As Bertoldi sees it, Summit is taking a different approach in terms of land use and density by being sensitive to the site and the environment.

Bertoldi designed one of Eden’s first LEED Platinum homes, and said that experience dovetails into Summit’s design philosophy.

“It’s all the things we would normally want to do in a project,” Bertoldi said. “With different developers we might get some pushback, but here it’s the baseline.”

An avid skier, Bertoldi still hits Pow-Mow runs when he gets the chance.

“It doesn’t feel any different,” Bertoldi said. “I’m going downhill and it’s light, fluffy and fun.”

The view from below

In the cozy hamlet of Eden and beyond, many residents say they’re in “wait and see” mode regarding Summit’s plans.

“We’re certainly happy for their business,” said Tom Ferguson, co-owner of Eden’s Valley Market for the past nine years.

Summit chefs sometimes drop in to purchase in quantity and “they seem to want more organic items than the average consumer,” Ferguson said.

Eden resident and community activist Marion Horna described the Summit folks as “real savvy,” adding that “if they walk their talk, they’re going to be fine.”

Laura Warburton, who currently serves on the Ogden Valley Planning Commission, described Summit’s overall attitudes as “very fresh and new.”

“Every time I’ve worked with them, I’ve seen nothing but integrity, the highest and best use, and wanting to make the community better,” Warburton said.

Her 16-year-old daughter, Hannah Warburton, worked as a server at Powder Mountain this past ski season.
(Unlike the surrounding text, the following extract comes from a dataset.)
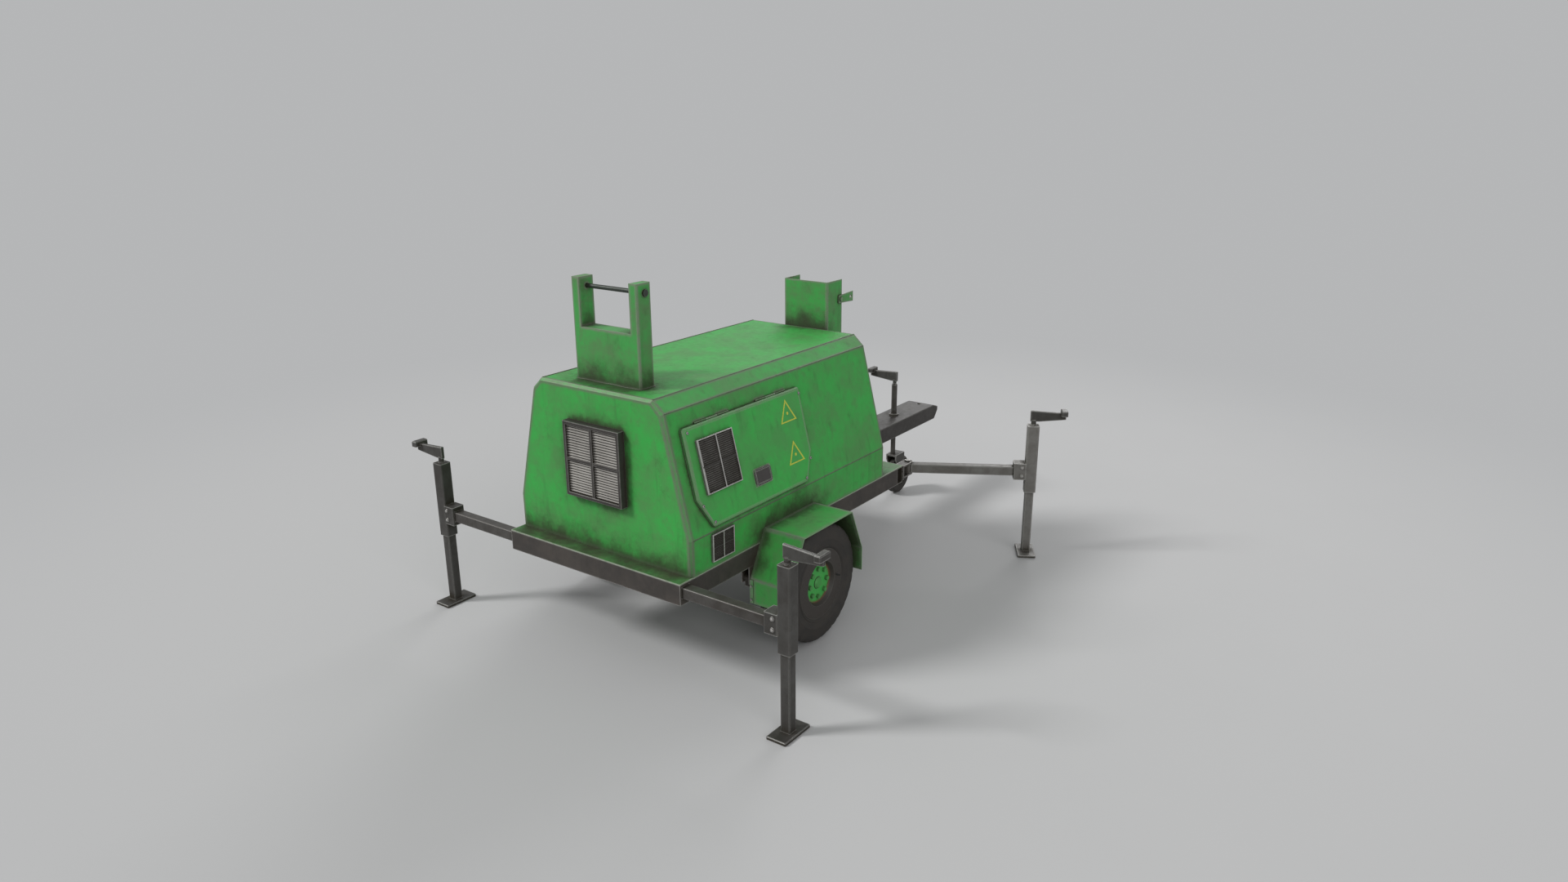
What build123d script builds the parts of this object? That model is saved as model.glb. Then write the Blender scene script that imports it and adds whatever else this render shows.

“We called ourselves a family,” Hannah Warburton said. “It’s one of the best experiences I’ve ever had” — which included rubbing shoulders with the famed Wailers.

Keith Rounkles, longtime operator of the Oaks Restaurant, served on the Ogden Valley Planning Commission when the preceding developer tried to incorporate a town on the mountain in order to sidestep their constraints. Summit’s path has been different, and Rounkles said he plans to “just watch and hope for the best” as they work through some difficult development challenges.

“It’s a beautiful place,” Rounkles said, “and I hope they recognize it — and crawl first, walk next, and run later.”